Whereas it took five different versions for Ridley Scott to satisfyingly answer the question raised by Philip K. Dick’s speculative-fiction novel, “Do Androids Dream of Electric Sheep?” (four of which suggest the director himself didn’t quite recognize what was most fascinating about his own film), Villeneuve gets it right on his first attempt, operating from the premise that when androids dream, their innermost desire is to be human. Following that thread to its natural conclusion, Villeneuve has crafted a slick, 21st-century Pinocchio story, in which a replicant yearns to be a real boy — although that’s just one facet of the film’s many dimensions. Make no mistake: Whereas the original “Blade Runner” was (eventually) embraced for its unrealized potential, its sequel ranks as one of the great science-fiction films of all time.
Together with DP Roger Deakins (in the most spectacular of their three collaborations) and a gifted team of design artists (led by “Spectre” production designer Dennis Gassner), Villeneuve offers a bracing vision of where humankind is headed, iconically lit in amber, neon hues and stark fluorescent white. Those are not necessarily the colors one associates with film noir. But then, “Blade Runner 2049” could hardly be considered a conventional example of the style, using its obligatory blaster-pistol shootouts and gymnastic hand-to-hand combat (nods to the original) to lend excitement to its more profound philosophical agenda — aided by Benjamin Wallfisch and Hans Zimmer’s atmospheric score, which features a few nice synth jazz stretches, but leans more on bass-vibrating Dolby flatulence than what might typically be called music.
Just as Villeneuve did with his previous feature, 2016’s “Arrival,” whose piercingly emotional core elevated its pulp alien-invasion premise, in “Blade Runner 2049,” he subverts the genre in favor of a rich inquiry into the nature of the soul itself. The film’s true concerns are perhaps best illustrated by a superficially kinky, yet surprisingly tender three-way sex scene between a human, a replicant and a state-of-the-art companion hologram as each of the parties seeks its own desired form of connection.

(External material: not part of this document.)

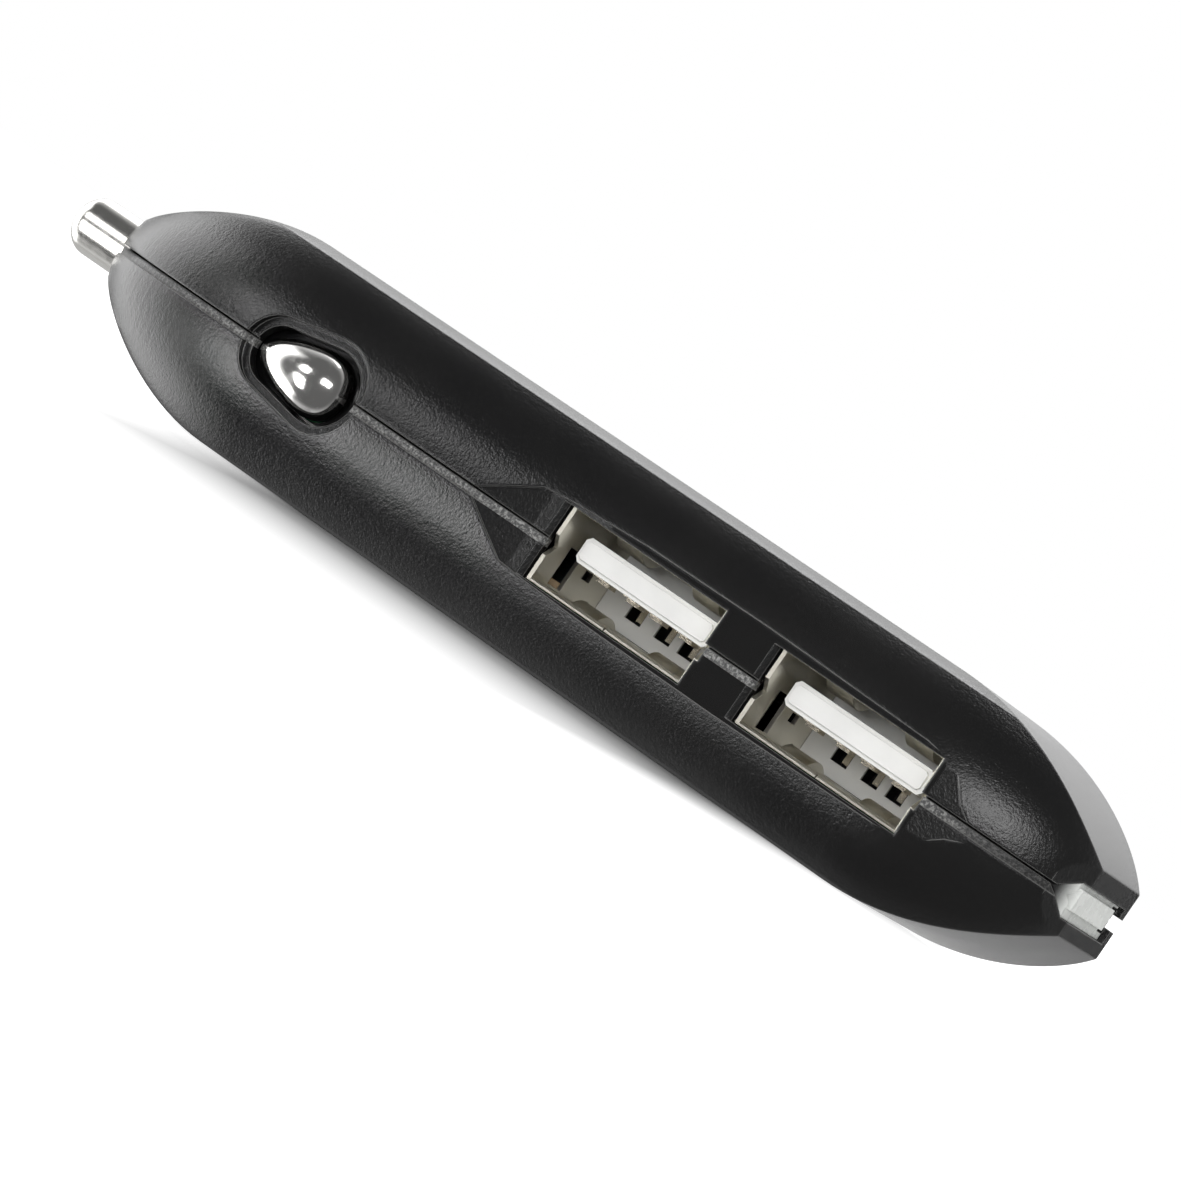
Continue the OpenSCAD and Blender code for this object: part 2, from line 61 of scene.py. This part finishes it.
def make_camera():
    forward = Vector(CAMERA_FORWARD).normalized()
    right = Vector(CAMERA_RIGHT)
    right = (right - right.dot(forward) * forward).normalized()
    up = right.cross(forward).normalized()
    matrix = Matrix((right, up, -forward)).transposed().to_4x4()
    matrix.translation = Vector(CAMERA_PLACE)
    data = bpy.data.cameras.new("camera")
    data.sensor_width = SENSOR_WIDTH
    data.lens = CAMERA_LENS
    data.clip_start, data.clip_end = CLIP_NEAR, CLIP_FAR
    cam = bpy.data.objects.new("camera", data)
    cam.matrix_world = matrix
    scene.collection.objects.link(cam)
    scene.camera = cam


make_camera()


# Node tools

RANGE = ("From Min", "From Max", "To Min", "To Max")

# The Mix node's sockets for each kind of value: first input, second input, output
MIX_SOCKETS = {"FLOAT": (2, 3, 0), "VECTOR": (4, 5, 1), "RGBA": (6, 7, 2)}

# Shader sockets whose names the keyword alone doesn't give
SOCKET_NAMES = {"ior": "IOR", "specular": "Specular IOR Level"}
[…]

Coming to the world of blockbusters from an art cinema background, Villeneuve doesn’t deal in the conventional idea of suspense, where a difficult goal must be achieved on an imminent deadline; rather, he operates via a kind of dramatic suspension, in which he challenges attention-deficit audiences to adapt to his unnaturally attenuated pace. Certainly, if anything has changed in the almost three decades since “Blade Runner,” it’s the speed at which modern people are expected to process things, and yet, in “Blade Runner 2049,” the simplest actions take an impossibly long time (consider the almost sadistically drawn-out sequence in which a key character retrieves a personal object from a long-ago hiding place, fulfilling an expectation audiences have put together minutes earlier).
As the film opens, the year, of course, is 2049. Sea levels have risen, air quality has worsened and unchecked waste has turned everything south of Los Angeles into a seemingly horizonless scrap heap (San Diego is literally a dump). But apart from that, the world hasn’t changed that much in the 30 years since we last saw Harrison Ford’s Rick Deckard, a bounty hunter tasked with “retiring” renegade android slaves — or “skin jobs” — who realized in that film’s final scene that he might be one as well (depending on whom you believe, and which version you watch).
“Blade Runner 2049” lays the debate to rest, focusing on a younger and unequivocally robotic model, officer KD6-3.7 . Considerably bulked up since last year’s “La La Land,” the naturally charismatic Gosling is back in the somewhat off-putting zero-emotion mode of “Drive” and “Only God Forgives,” channeling the nihilistic cool Alain Delon demonstrated in hit-man masterpiece “Le Samouraï” to create a character who’s every bit as cool, and twice as inscrutable.
Undeniably handsome though he is, there’s always been something amiss in Gosling’s closely spaced, slightly misaligned eyes, suggesting a “synthetic” human who’s 99% perfect, but still just a bit off. That subtle flaw serves the actor well as “K,” a rule-abiding Blade Runner who takes orders from plausibly tough LAPD Lt. Joshi (Robin Wright). Putting her “House of Cards” severity to excellent use, Wright is the standout in an all-around terrific (and largely female) supporting cast. (With any luck, a small but impactful role from Israeli-Palestinian actress Hiam Abbass could draw attention to her performance in “In Syria.”)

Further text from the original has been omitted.